- **What the exercise asks**:
Write out the material below again, unchanged.
● ● ● ● ●
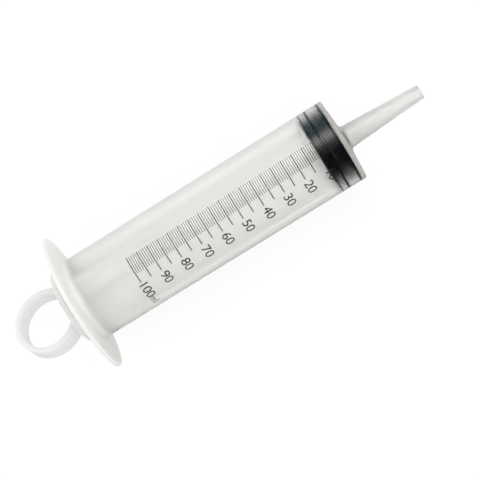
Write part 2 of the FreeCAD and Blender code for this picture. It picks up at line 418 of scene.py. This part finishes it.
def white_polypropylene(look):
    """Injection-moulded white polypropylene: milky and satin, with light through its thin ribs and
    painted light on them.
    """
    made, tree, out = material("injection moulded white polypropylene")
    place = node(tree, "ShaderNodeTexCoord")
    # Faint clouds about 11 mm wide
    cloud = node(
        tree, "ShaderNodeTexNoise", {"Vector": place.outputs["Object"]},
        Scale=spots(11.1), Detail=3.0,
    )
    # The thick thumb plate and ring pass less light on than the thin ribs of the shaft
    # Painted light: the shaft is also painted paler to make up for the shade of the barrel wall and
    # between its ribs
    along = node(tree, "ShaderNodeSeparateXYZ", {0: place.outputs["Object"]})
    thin = node(tree, "ShaderNodeMapRange", {"Value": along.outputs["X"]}, **span(SHAFT_PAINTED_PALER))
    base = node(
        tree, "ShaderNodeMix",
        {"Factor": thin.outputs[0], "A": (*look.milky_thick, 1), "B": (*look.milky, 1)},
        data_type="RGBA",
    )
    tint = node(
        tree, "ShaderNodeMix",
        {"Factor": cloud.outputs["Fac"], "A": base.outputs["Result"], "B": CLOUD},
        data_type="RGBA", blend_type="MULTIPLY",
    )
    # The grain of the eroded mould, drawn 0.4 mm wide so that it shows at all
    grain = node(
        tree, "ShaderNodeTexNoise", {"Vector": place.outputs["Object"]},
        Scale=spots(0.4), Detail=2.0,
    )
    satin = node(
        tree, "ShaderNodeMapRange", {"Value": grain.outputs["Fac"]},
        **span(NOISE, SATIN_PLASTIC, "LINEAR"),
    )
    fine = node(
        tree, "ShaderNodeBump", {"Height": grain.outputs["Fac"]}, Strength=0.15, Distance=0.00002,
    )
    body = node(
        tree, "ShaderNodeBsdfPrincipled",
        {
            "Base Color": tint.outputs["Result"],
            "Roughness": satin.outputs[0],
            "Normal": fine.outputs[0],
            "Subsurface Radius": (1.0, 1.0, 0.95),
        },
        IOR=1.49, Subsurface_Weight=0.95, Subsurface_Scale=0.02,
    )
    tree.links.new(body.outputs[0], out.inputs["Surface"])
    return made


def black_rubber(look):
    """Compression-moulded butyl rubber with a film of silicone oil: black, smooth and satin."""
    made, tree, out = material("moulded black butyl rubber")
    place = node(tree, "ShaderNodeTexCoord")
    # The oil lies in patches about 2.5 mm wide
    bloom = node(
        tree, "ShaderNodeTexNoise", {"Vector": place.outputs["Object"]},
        Scale=spots(2.5), Detail=4.0,
    )
    satin = node(
        tree, "ShaderNodeMapRange", {"Value": bloom.outputs["Fac"]},
        **span(NOISE, SATIN_RUBBER, "LINEAR"),
    )
    skin = node(
        tree, "ShaderNodeBump", {"Height": bloom.outputs["Fac"]}, Strength=0.03, Distance=0.00005,
    )
    body = node(
        tree, "ShaderNodeBsdfPrincipled",
        {
            "Base Color": (*look.rubber, 1),
            "Roughness": satin.outputs[0],
            "Normal": skin.outputs[0],
        },
        IOR=1.5, Specular_IOR_Level=0.08,
    )
    tree.links.new(body.outputs[0], out.inputs["Surface"])
    return made


def scale_ink(look):
    """Pad-printed black ink: matt, a little paler where the film is thin."""
    made, tree, out = material("printed black ink")
    place = node(tree, "ShaderNodeTexCoord")
    # Spots of the pad's film, about 0.3 mm wide
    film = node(
        tree, "ShaderNodeTexNoise", {"Vector": place.outputs["Object"]},
        Scale=spots(0.2857), Detail=2.0,
    )
    thin = (*[min(1, value * INK_GAIN + INK_LIFT) for value in look.ink], 1)
    shade = node(
        tree, "ShaderNodeMix", {"Factor": film.outputs["Fac"], "A": (*look.ink, 1), "B": thin},
        data_type="RGBA",
    )
    body = node(
        tree, "ShaderNodeBsdfPrincipled", {"Base Color": shade.outputs["Result"]}, Roughness=0.45,
    )
    tree.links.new(body.outputs[0], out.inputs["Surface"])
    return made


def rounded(corners, steps=ARC_STEPS):
    """Points of an outline whose (x, radius, round) corners are rounded by arcs."""
    points = []
    count = len(corners)
    for index, (x, y, size) in enumerate(corners):
        here = Vector((x, y))
        if size <= 0:
            points.append((x, y))
            continue
        before = (Vector(corners[index - 1][:2]) - here).normalized()
        after = (Vector(corners[(index + 1) % count][:2]) - here).normalized()
        half = before.angle(after) / 2
        reach = size / math.tan(half)
        centre = here + (before + after).normalized() * (size / math.sin(half))
        start = here + before * reach - centre
        end = here + after * reach - centre
        sweep = math.pi - 2 * half
        for step in range(steps + 1):
            turn = sweep * step / steps
            first, last = math.sin(sweep - turn), math.sin(turn)
            points.append(tuple(centre + (start * first + end * last) / math.sin(sweep)))
    return points


def turned(name, stations, segments, closed):
    """A mesh of rings about the axis. A station is (x, radius), or (x, a function of the angle)."""
    mesh = bmesh.new()
    rings = []
    for x, radius in stations:
        if not callable(radius) and radius <= 0:
            rings.append([mesh.verts.new((x, 0, 0))])
            continue
        ring = []
        for index in range(segments):
            turn = 2 * math.pi * index / segments
            reach = radius(turn) if callable(radius) else radius
            ring.append(mesh.verts.new((x, reach * math.cos(turn), reach * math.sin(turn))))
        rings.append(ring)
    pairs = list(zip(rings, rings[1:]))
    if closed:
        pairs.append((rings[-1], rings[0]))
    for first, second in pairs:
        for index in range(segments):
            other = (index + 1) % segments
            corners = []
            for ring, places in ((first, (index, other)), (second, (other, index))):
                for place in places:
                    vert = ring[place % len(ring)]
                    if vert not in corners:
                        corners.append(vert)
            if len(corners) > 2:
                mesh.faces.new(corners)
    bmesh.ops.recalc_face_normals(mesh, faces=mesh.faces)
    return finished(name, mesh)


def finished(name, mesh):
    """An object from a bmesh, shaded smooth up to sharp corners."""
    data = bpy.data.meshes.new(name)
    mesh.to_mesh(data)
    mesh.free()
    data.shade_smooth()
    data.set_sharp_from_angle(angle=SHARP)
    made = bpy.data.objects.new(name, data)
    bpy.context.scene.collection.objects.link(made)
    return made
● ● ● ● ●
- **The solution**:
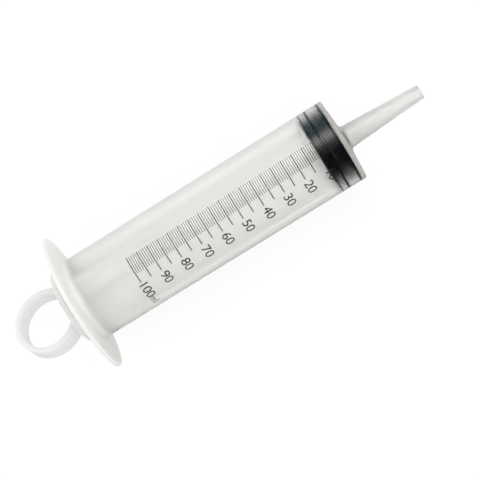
Write part 2 of the FreeCAD and Blender code for this picture. It picks up at line 418 of scene.py. This part finishes it.
def white_polypropylene(look):
    """Injection-moulded white polypropylene: milky and satin, with light through its thin ribs and
    painted light on them.
    """
    made, tree, out = material("injection moulded white polypropylene")
    place = node(tree, "ShaderNodeTexCoord")
    # Faint clouds about 11 mm wide
    cloud = node(
        tree, "ShaderNodeTexNoise", {"Vector": place.outputs["Object"]},
        Scale=spots(11.1), Detail=3.0,
    )
    # The thick thumb plate and ring pass less light on than the thin ribs of the shaft
    # Painted light: the shaft is also painted paler to make up for the shade of the barrel wall and
    # between its ribs
    along = node(tree, "ShaderNodeSeparateXYZ", {0: place.outputs["Object"]})
    thin = node(tree, "ShaderNodeMapRange", {"Value": along.outputs["X"]}, **span(SHAFT_PAINTED_PALER))
    base = node(
        tree, "ShaderNodeMix",
        {"Factor": thin.outputs[0], "A": (*look.milky_thick, 1), "B": (*look.milky, 1)},
        data_type="RGBA",
    )
    tint = node(
        tree, "ShaderNodeMix",
        {"Factor": cloud.outputs["Fac"], "A": base.outputs["Result"], "B": CLOUD},
        data_type="RGBA", blend_type="MULTIPLY",
    )
    # The grain of the eroded mould, drawn 0.4 mm wide so that it shows at all
    grain = node(
        tree, "ShaderNodeTexNoise", {"Vector": place.outputs["Object"]},
        Scale=spots(0.4), Detail=2.0,
    )
    satin = node(
        tree, "ShaderNodeMapRange", {"Value": grain.outputs["Fac"]},
        **span(NOISE, SATIN_PLASTIC, "LINEAR"),
    )
    fine = node(
        tree, "ShaderNodeBump", {"Height": grain.outputs["Fac"]}, Strength=0.15, Distance=0.00002,
    )
    body = node(
        tree, "ShaderNodeBsdfPrincipled",
        {
            "Base Color": tint.outputs["Result"],
            "Roughness": satin.outputs[0],
            "Normal": fine.outputs[0],
            "Subsurface Radius": (1.0, 1.0, 0.95),
        },
        IOR=1.49, Subsurface_Weight=0.95, Subsurface_Scale=0.02,
    )
    tree.links.new(body.outputs[0], out.inputs["Surface"])
    return made


def black_rubber(look):
    """Compression-moulded butyl rubber with a film of silicone oil: black, smooth and satin."""
    made, tree, out = material("moulded black butyl rubber")
    place = node(tree, "ShaderNodeTexCoord")
    # The oil lies in patches about 2.5 mm wide
    bloom = node(
        tree, "ShaderNodeTexNoise", {"Vector": place.outputs["Object"]},
        Scale=spots(2.5), Detail=4.0,
    )
    satin = node(
        tree, "ShaderNodeMapRange", {"Value": bloom.outputs["Fac"]},
        **span(NOISE, SATIN_RUBBER, "LINEAR"),
    )
    skin = node(
        tree, "ShaderNodeBump", {"Height": bloom.outputs["Fac"]}, Strength=0.03, Distance=0.00005,
    )
    body = node(
        tree, "ShaderNodeBsdfPrincipled",
        {
            "Base Color": (*look.rubber, 1),
            "Roughness": satin.outputs[0],
            "Normal": skin.outputs[0],
        },
        IOR=1.5, Specular_IOR_Level=0.08,
    )
    tree.links.new(body.outputs[0], out.inputs["Surface"])
    return made


def scale_ink(look):
    """Pad-printed black ink: matt, a little paler where the film is thin."""
    made, tree, out = material("printed black ink")
    place = node(tree, "ShaderNodeTexCoord")
    # Spots of the pad's film, about 0.3 mm wide
    film = node(
        tree, "ShaderNodeTexNoise", {"Vector": place.outputs["Object"]},
        Scale=spots(0.2857), Detail=2.0,
    )
    thin = (*[min(1, value * INK_GAIN + INK_LIFT) for value in look.ink], 1)
    shade = node(
        tree, "ShaderNodeMix", {"Factor": film.outputs["Fac"], "A": (*look.ink, 1), "B": thin},
        data_type="RGBA",
    )
    body = node(
        tree, "ShaderNodeBsdfPrincipled", {"Base Color": shade.outputs["Result"]}, Roughness=0.45,
    )
    tree.links.new(body.outputs[0], out.inputs["Surface"])
    return made


def rounded(corners, steps=ARC_STEPS):
    """Points of an outline whose (x, radius, round) corners are rounded by arcs."""
    points = []
    count = len(corners)
    for index, (x, y, size) in enumerate(corners):
        here = Vector((x, y))
        if size <= 0:
            points.append((x, y))
            continue
        before = (Vector(corners[index - 1][:2]) - here).normalized()
        after = (Vector(corners[(index + 1) % count][:2]) - here).normalized()
        half = before.angle(after) / 2
        reach = size / math.tan(half)
        centre = here + (before + after).normalized() * (size / math.sin(half))
        start = here + before * reach - centre
        end = here + after * reach - centre
        sweep = math.pi - 2 * half
        for step in range(steps + 1):
            turn = sweep * step / steps
            first, last = math.sin(sweep - turn), math.sin(turn)
            points.append(tuple(centre + (start * first + end * last) / math.sin(sweep)))
    return points


def turned(name, stations, segments, closed):
    """A mesh of rings about the axis. A station is (x, radius), or (x, a function of the angle)."""
    mesh = bmesh.new()
    rings = []
    for x, radius in stations:
        if not callable(radius) and radius <= 0:
            rings.append([mesh.verts.new((x, 0, 0))])
            continue
        ring = []
        for index in range(segments):
            turn = 2 * math.pi * index / segments
            reach = radius(turn) if callable(radius) else radius
            ring.append(mesh.verts.new((x, reach * math.cos(turn), reach * math.sin(turn))))
        rings.append(ring)
    pairs = list(zip(rings, rings[1:]))
    if closed:
        pairs.append((rings[-1], rings[0]))
    for first, second in pairs:
        for index in range(segments):
            other = (index + 1) % segments
            corners = []
            for ring, places in ((first, (index, other)), (second, (other, index))):
                for place in places:
                    vert = ring[place % len(ring)]
                    if vert not in corners:
                        corners.append(vert)
            if len(corners) > 2:
                mesh.faces.new(corners)
    bmesh.ops.recalc_face_normals(mesh, faces=mesh.faces)
    return finished(name, mesh)


def finished(name, mesh):
    """An object from a bmesh, shaded smooth up to sharp corners."""
    data = bpy.data.meshes.new(name)
    mesh.to_mesh(data)
    mesh.free()
    data.shade_smooth()
    data.set_sharp_from_angle(angle=SHARP)
    made = bpy.data.objects.new(name, data)
    bpy.context.scene.collection.objects.link(made)
    return made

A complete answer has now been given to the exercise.